There are many harsh, windy environments where a persistent in situ mobile sensor network could provide valuable data to help answer outstanding questions in the planetary sciences. On Earth, a network of distributed mobile sensors capable of energy-harvesting can provide the spatial resolutions and mission durations necessary to capture the seasonal environmental characteristics of the Arctic and Antarctic in a cost-effective manner. However, it is not possible to power these sensors using solar energy in the long dark polar winters. Mars, and Saturn’s moon Titan, are also environments where a distributed mobile sensor network could enhance understanding of geology and climate.

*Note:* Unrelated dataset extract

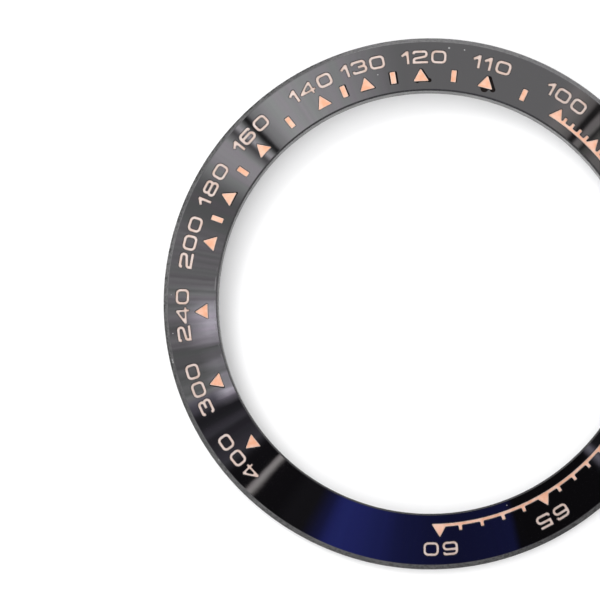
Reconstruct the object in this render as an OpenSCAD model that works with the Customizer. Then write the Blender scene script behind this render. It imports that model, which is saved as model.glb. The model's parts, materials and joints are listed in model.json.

Similar to the Polar Regions, solar power cannot always be relied upon on Mars or Titan but surface winds are consistent.
 
MoBall is a mobile sensor platform that harvests wind-energy and generates self-propulsion, and it is a candidate for deployment in the above environments. A unique electromechanical apparatus uses solenoids to harvest kinetic energy of permanent magnets as they slide freely within MoBall during wind-driven motion. The same apparatus generates self-propulsion by adjusting the magnet positions via powered solenoids, manipulating the position of the center of mass, and achieving motion from rest or biased steering. Each ball is outfitted with low-mass, low-power sensors and electronics for peer-to-peer and satellite data transmission. Teams of MoBalls will be deployed cooperatively with other in situ assets, forming a distributed sensing network over a large spatial domain. The innovative merging of energy-harvesting and mobility into a single sensor platform increases network flexibility, productivity, and lifespan.
 
The objectives of this grant include (i) To validate self-propulsion from rest and biased steering through a series of prototypes and field tests, (ii) To employ optimal control techniques that intelligently toggle between energy-harvesting and control modes while executing basic maneuvers, and (iii) To outfit MoBall with scientifically-relevant sensors and assess the total energy budget, data transmission, science gathering capability, and environmental survivability. Achievement of the above objectives will likely entail academic contributions to switched hybrid optimal control theory and nonholonomic mechanics with Lagrangian symmetries. In addition, the development of MoBall’s mechanical and electrical systems are novel engineering contributions that may be applicable to other robots and NASA assets.